DESCRIPTION OF THE TASK: Go through the entries and transcribe each one exactly, dropping the pictures.

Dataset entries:
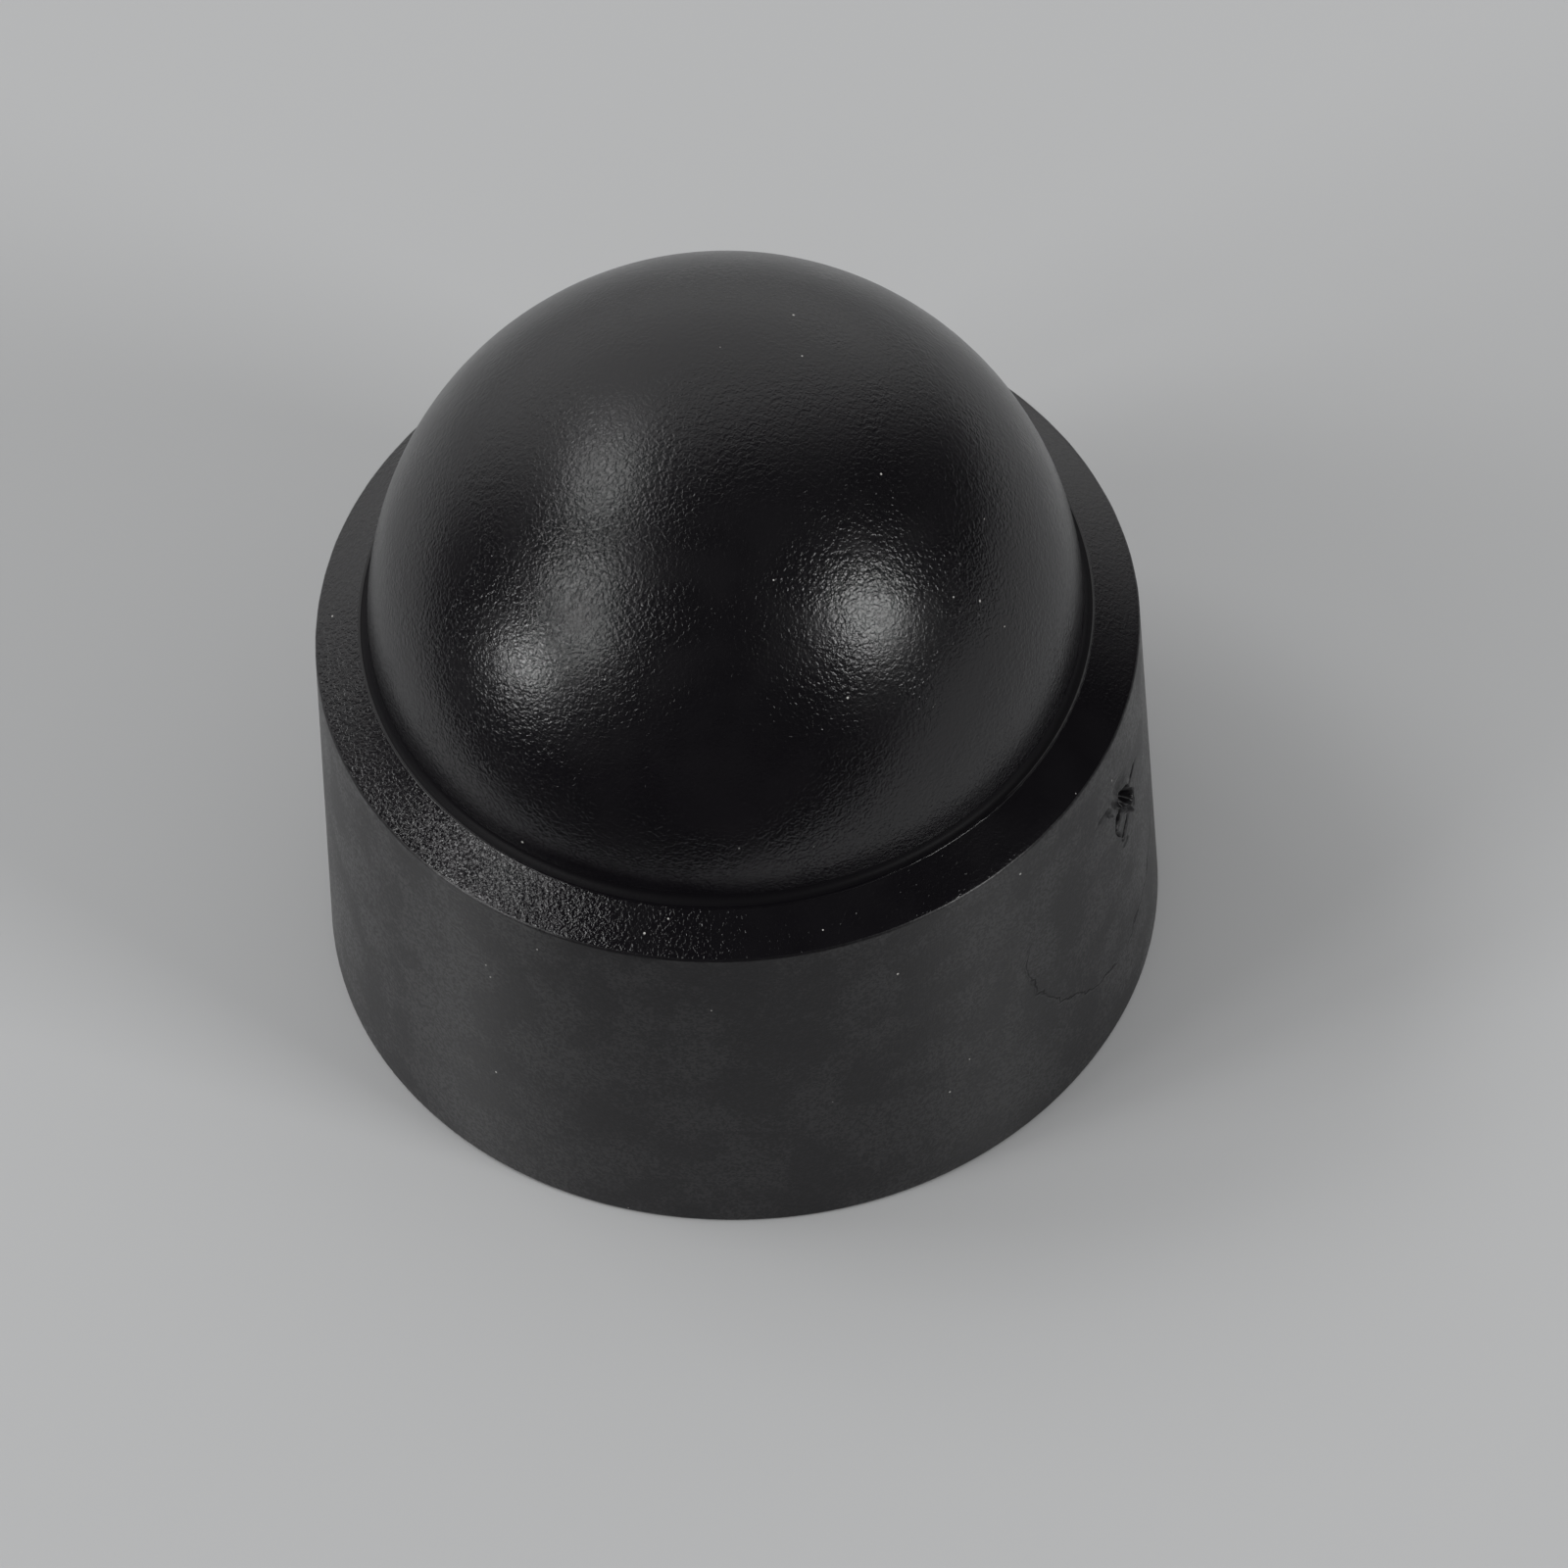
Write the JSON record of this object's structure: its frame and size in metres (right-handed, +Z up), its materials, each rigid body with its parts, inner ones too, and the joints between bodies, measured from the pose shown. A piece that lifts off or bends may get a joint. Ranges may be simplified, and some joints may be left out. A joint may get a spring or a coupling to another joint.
{
  "type": "plastic bolt cap",
  "caption": "Push-on protective cap with a round skirt, a sloping shoulder and a domed top; a hexagon socket inside goes over a nut or bolt head and the dome clears the bolt's end.",
  "frame": {"origin": "centre of the open end, in the plane that the cap rests on", "axes": "+Z up the cap's axis through the dome; +X through a corner of the hexagon socket; the gate scar is 30 degrees clockwise from +X seen from above, at the middle of a flat"},
  "size_m": [0.018, 0.018, 0.0178],
  "materials": {
    "black_plastic": "satin moulded polyethylene, finely spark-eroded on the dome and coarser on the shoulder, drag-polished on the skirt"
  },
  "bodies": {
    "root": {"cap": "black_plastic"}
  },
  "joints": []
}
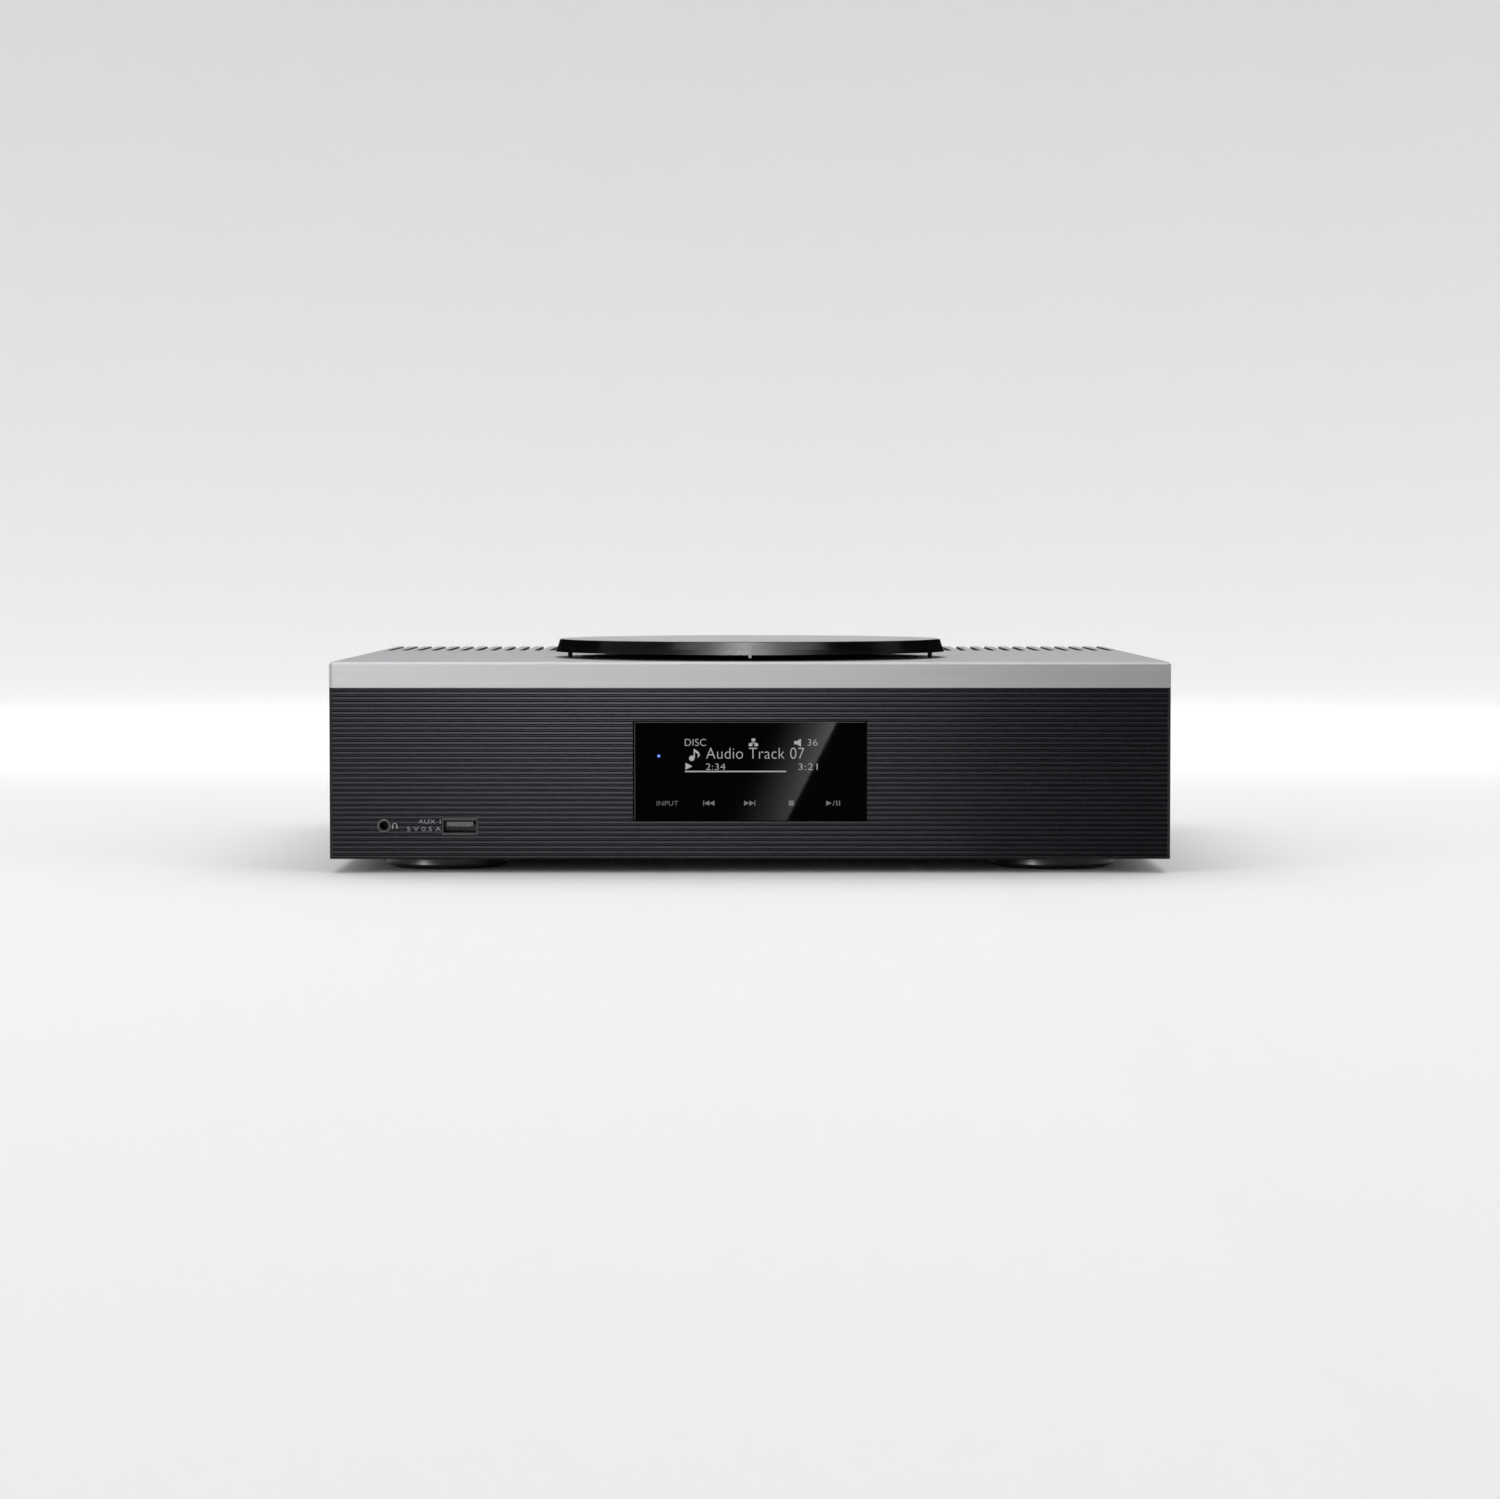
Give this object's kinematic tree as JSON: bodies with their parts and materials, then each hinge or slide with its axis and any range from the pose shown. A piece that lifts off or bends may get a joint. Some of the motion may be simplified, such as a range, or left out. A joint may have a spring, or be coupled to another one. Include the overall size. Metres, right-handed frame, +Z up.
{
  "type": "mini hifi receiver",
  "caption": "Low rectangular hi-fi receiver with a brushed top cover, ribbed black front, gloss display window, front sockets and a round swivelling lid over a disc well.",
  "frame": {"origin": "centre of the bounding box at floor level, under the feet", "axes": "+X to the right seen from the front, +Y towards the rear panel, +Z up; the front faces -Y"},
  "size_m": [0.36, 0.352, 0.0987],
  "materials": {
    "brushed_cover": "fine brushed, satin anodised",
    "black_panel": "satin black with fine ribs",
    "case_black": "satin black paint",
    "chassis_steel": "plated sheet",
    "black_screw": "black oxide",
    "steel_parts": "bright",
    "foot_black": "gloss black",
    "rubber_black": "matte",
    "window_black": "polished, nearly opaque",
    "board_green": "solder mask",
    "led_blue": "lit diffuser",
    "socket_black": "moulded",
    "tongue_grey": "moulded",
    "lid_gloss": "smoked, polished",
    "lid_base_black": "moulded, semi gloss",
    "magnet_grey": "nickel",
    "bush_black": "acetal",
    "well_black": "fine texture",
    "lens_clear": "coated lens in its holder",
    "gear_white": "acetal",
    "brass_parts": "plated",
    "shield_tin": "tinned",
    "fin_aluminium": "extruded",
    "winding_yellow": "tape wound",
    "capacitor_black": "sleeved",
    "ribbon_white": "film",
    "cap_black": "knurled",
    "cap_red": "knurled"
  },
  "bodies": {
    "case": {"top_cover": "brushed_cover", "front_panel": "black_panel", "side_panel_left": "case_black", "side_panel_right": "case_black", "rear_panel": "case_black", "bottom_chassis": "chassis_steel", "mechanism_base": "chassis_steel", "lan_jack": "chassis_steel", "usb_socket": "chassis_steel", "case_screws": "black_screw", "board_screws": "steel_parts", "mechanism_screws": "steel_parts", "guide_rods": "steel_parts", "spindle_motor": "steel_parts", "feed_motor": "steel_parts", "feet": "foot_black", "foot_pads": "rubber_black", "mechanism_dampers": "rubber_black", "window_gasket": "rubber_black", "lid_bumpers": "rubber_black", "display_window": "window_black", "display_module": "board_green", "touch_board": "board_green", "front_io_board": "board_green", "main_board": "board_green", "power_board": "board_green", "lid_sensor": "board_green", "standby_led": "led_blue", "headphone_jack": "socket_black", "mains_inlet": "socket_black", "optical_jack": "socket_black", "phono_jacks": "socket_black", "terminal_base": "socket_black", "usb_tongue": "tongue_grey", "pivot_bush": "bush_black", "disc_well": "well_black", "board_standoffs": "brass_parts", "speaker_posts": "brass_parts", "antenna_socket": "brass_parts", "network_module": "shield_tin", "heat_sink": "fin_aluminium", "transformer": "winding_yellow", "smoothing_capacitors": "capacitor_black", "ribbon_cables": "ribbon_white"},
    "lid": {"lid_cover": "lid_gloss", "lid_base": "lid_base_black", "lid_finger_mark": "steel_parts", "lid_shaft": "steel_parts", "lid_clip": "steel_parts", "lid_magnet": "magnet_grey"},
    "spindle": {"turntable_hub": "well_black", "spindle_shaft": "steel_parts"},
    "pickup": {"pickup_sled": "bush_black"},
    "lens": {"objective_lens": "lens_clear"},
    "feed_wheel": {"feed_gear": "gear_white"},
    "feed_drive": {"feed_pinion": "gear_white"},
    "cap_1": {"terminal_cap_1": "cap_black"},
    "cap_2": {"terminal_cap_2": "cap_red"},
    "cap_3": {"terminal_cap_3": "cap_black"},
    "cap_4": {"terminal_cap_4": "cap_red"}
  },
  "joints": [
    {"name": "lid_swivel", "type": "hinge", "parent": "case", "child": "lid", "pos_m": [-0.0202, -0.0007, 0.092], "axis": [0, 0, 1], "range_deg": [0, 150]},
    {"name": "disc_spin", "type": "hinge", "parent": "case", "child": "spindle", "pos_m": [0, -0.076, 0.08], "axis": [0, 0, 1], "continuous": true},
    {"name": "pickup_travel", "type": "slide", "parent": "case", "child": "pickup", "axis": [1, 0, 0], "range_m": [0, 0.034]},
    {"name": "lens_focus", "type": "slide", "parent": "pickup", "child": "lens", "axis": [0, 0, 1], "range_m": [-0.0005, 0.0005], "stiffness_N_per_m": 60},
    {"name": "feed_wheel_turn", "type": "hinge", "parent": "case", "child": "feed_wheel", "pos_m": [0.04, -0.0495, 0.063], "axis": [0, 0, 1], "range_deg": [-5, 410.8]},
    {"name": "feed_drive_turn", "type": "hinge", "parent": "case", "child": "feed_drive", "pos_m": [0.04, -0.0339, 0.0615], "axis": [0, 0, 1], "range_deg": [-1364.8, 12]},
    {"name": "cap_1_turn", "type": "hinge", "parent": "case", "child": "cap_1", "pos_m": [-0.10458, 0.171, 0.046], "axis": [0, 1, 0], "range_deg": [0, 360]},
    {"name": "cap_2_turn", "type": "hinge", "parent": "case", "child": "cap_2", "pos_m": [-0.08553, 0.171, 0.046], "axis": [0, 1, 0], "range_deg": [0, 360]},
    {"name": "cap_3_turn", "type": "hinge", "parent": "case", "child": "cap_3", "pos_m": [-0.06648, 0.171, 0.046], "axis": [0, 1, 0], "range_deg": [0, 360]},
    {"name": "cap_4_turn", "type": "hinge", "parent": "case", "child": "cap_4", "pos_m": [-0.04743, 0.171, 0.046], "axis": [0, 1, 0], "range_deg": [0, 360]}
  ],
  "couplings": [
    {"joint": "feed_wheel_turn", "follows": "pickup_travel", "rad_per_m": 208.33},
    {"joint": "feed_drive_turn", "follows": "pickup_travel", "rad_per_m": -694.44}
  ]
}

THE REPLY:
Write the JSON record of this object's structure: its frame and size in metres (right-handed, +Z up), its materials, each rigid body with its parts, inner ones too, and the joints between bodies, measured from the pose shown. A piece that lifts off or bends may get a joint. Ranges may be simplified, and some joints may be left out. A joint may get a spring or a coupling to another joint.
{
  "type": "plastic bolt cap",
  "caption": "Push-on protective cap with a round skirt, a sloping shoulder and a domed top; a hexagon socket inside goes over a nut or bolt head and the dome clears the bolt's end.",
  "frame": {"origin": "centre of the open end, in the plane that the cap rests on", "axes": "+Z up the cap's axis through the dome; +X through a corner of the hexagon socket; the gate scar is 30 degrees clockwise from +X seen from above, at the middle of a flat"},
  "size_m": [0.018, 0.018, 0.0178],
  "materials": {
    "black_plastic": "satin moulded polyethylene, finely spark-eroded on the dome and coarser on the shoulder, drag-polished on the skirt"
  },
  "bodies": {
    "root": {"cap": "black_plastic"}
  },
  "joints": []
}
Give this object's kinematic tree as JSON: bodies with their parts and materials, then each hinge or slide with its axis and any range from the pose shown. A piece that lifts off or bends may get a joint. Some of the motion may be simplified, such as a range, or left out. A joint may have a spring, or be coupled to another one. Include the overall size. Metres, right-handed frame, +Z up.
{
  "type": "mini hifi receiver",
  "caption": "Low rectangular hi-fi receiver with a brushed top cover, ribbed black front, gloss display window, front sockets and a round swivelling lid over a disc well.",
  "frame": {"origin": "centre of the bounding box at floor level, under the feet", "axes": "+X to the right seen from the front, +Y towards the rear panel, +Z up; the front faces -Y"},
  "size_m": [0.36, 0.352, 0.0987],
  "materials": {
    "brushed_cover": "fine brushed, satin anodised",
    "black_panel": "satin black with fine ribs",
    "case_black": "satin black paint",
    "chassis_steel": "plated sheet",
    "black_screw": "black oxide",
    "steel_parts": "bright",
    "foot_black": "gloss black",
    "rubber_black": "matte",
    "window_black": "polished, nearly opaque",
    "board_green": "solder mask",
    "led_blue": "lit diffuser",
    "socket_black": "moulded",
    "tongue_grey": "moulded",
    "lid_gloss": "smoked, polished",
    "lid_base_black": "moulded, semi gloss",
    "magnet_grey": "nickel",
    "bush_black": "acetal",
    "well_black": "fine texture",
    "lens_clear": "coated lens in its holder",
    "gear_white": "acetal",
    "brass_parts": "plated",
    "shield_tin": "tinned",
    "fin_aluminium": "extruded",
    "winding_yellow": "tape wound",
    "capacitor_black": "sleeved",
    "ribbon_white": "film",
    "cap_black": "knurled",
    "cap_red": "knurled"
  },
  "bodies": {
    "case": {"top_cover": "brushed_cover", "front_panel": "black_panel", "side_panel_left": "case_black", "side_panel_right": "case_black", "rear_panel": "case_black", "bottom_chassis": "chassis_steel", "mechanism_base": "chassis_steel", "lan_jack": "chassis_steel", "usb_socket": "chassis_steel", "case_screws": "black_screw", "board_screws": "steel_parts", "mechanism_screws": "steel_parts", "guide_rods": "steel_parts", "spindle_motor": "steel_parts", "feed_motor": "steel_parts", "feet": "foot_black", "foot_pads": "rubber_black", "mechanism_dampers": "rubber_black", "window_gasket": "rubber_black", "lid_bumpers": "rubber_black", "display_window": "window_black", "display_module": "board_green", "touch_board": "board_green", "front_io_board": "board_green", "main_board": "board_green", "power_board": "board_green", "lid_sensor": "board_green", "standby_led": "led_blue", "headphone_jack": "socket_black", "mains_inlet": "socket_black", "optical_jack": "socket_black", "phono_jacks": "socket_black", "terminal_base": "socket_black", "usb_tongue": "tongue_grey", "pivot_bush": "bush_black", "disc_well": "well_black", "board_standoffs": "brass_parts", "speaker_posts": "brass_parts", "antenna_socket": "brass_parts", "network_module": "shield_tin", "heat_sink": "fin_aluminium", "transformer": "winding_yellow", "smoothing_capacitors": "capacitor_black", "ribbon_cables": "ribbon_white"},
    "lid": {"lid_cover": "lid_gloss", "lid_base": "lid_base_black", "lid_finger_mark": "steel_parts", "lid_shaft": "steel_parts", "lid_clip": "steel_parts", "lid_magnet": "magnet_grey"},
    "spindle": {"turntable_hub": "well_black", "spindle_shaft": "steel_parts"},
    "pickup": {"pickup_sled": "bush_black"},
    "lens": {"objective_lens": "lens_clear"},
    "feed_wheel": {"feed_gear": "gear_white"},
    "feed_drive": {"feed_pinion": "gear_white"},
    "cap_1": {"terminal_cap_1": "cap_black"},
    "cap_2": {"terminal_cap_2": "cap_red"},
    "cap_3": {"terminal_cap_3": "cap_black"},
    "cap_4": {"terminal_cap_4": "cap_red"}
  },
  "joints": [
    {"name": "lid_swivel", "type": "hinge", "parent": "case", "child": "lid", "pos_m": [-0.0202, -0.0007, 0.092], "axis": [0, 0, 1], "range_deg": [0, 150]},
    {"name": "disc_spin", "type": "hinge", "parent": "case", "child": "spindle", "pos_m": [0, -0.076, 0.08], "axis": [0, 0, 1], "continuous": true},
    {"name": "pickup_travel", "type": "slide", "parent": "case", "child": "pickup", "axis": [1, 0, 0], "range_m": [0, 0.034]},
    {"name": "lens_focus", "type": "slide", "parent": "pickup", "child": "lens", "axis": [0, 0, 1], "range_m": [-0.0005, 0.0005], "stiffness_N_per_m": 60},
    {"name": "feed_wheel_turn", "type": "hinge", "parent": "case", "child": "feed_wheel", "pos_m": [0.04, -0.0495, 0.063], "axis": [0, 0, 1], "range_deg": [-5, 410.8]},
    {"name": "feed_drive_turn", "type": "hinge", "parent": "case", "child": "feed_drive", "pos_m": [0.04, -0.0339, 0.0615], "axis": [0, 0, 1], "range_deg": [-1364.8, 12]},
    {"name": "cap_1_turn", "type": "hinge", "parent": "case", "child": "cap_1", "pos_m": [-0.10458, 0.171, 0.046], "axis": [0, 1, 0], "range_deg": [0, 360]},
    {"name": "cap_2_turn", "type": "hinge", "parent": "case", "child": "cap_2", "pos_m": [-0.08553, 0.171, 0.046], "axis": [0, 1, 0], "range_deg": [0, 360]},
    {"name": "cap_3_turn", "type": "hinge", "parent": "case", "child": "cap_3", "pos_m": [-0.06648, 0.171, 0.046], "axis": [0, 1, 0], "range_deg": [0, 360]},
    {"name": "cap_4_turn", "type": "hinge", "parent": "case", "child": "cap_4", "pos_m": [-0.04743, 0.171, 0.046], "axis": [0, 1, 0], "range_deg": [0, 360]}
  ],
  "couplings": [
    {"joint": "feed_wheel_turn", "follows": "pickup_travel", "rad_per_m": 208.33},
    {"joint": "feed_drive_turn", "follows": "pickup_travel", "rad_per_m": -694.44}
  ]
}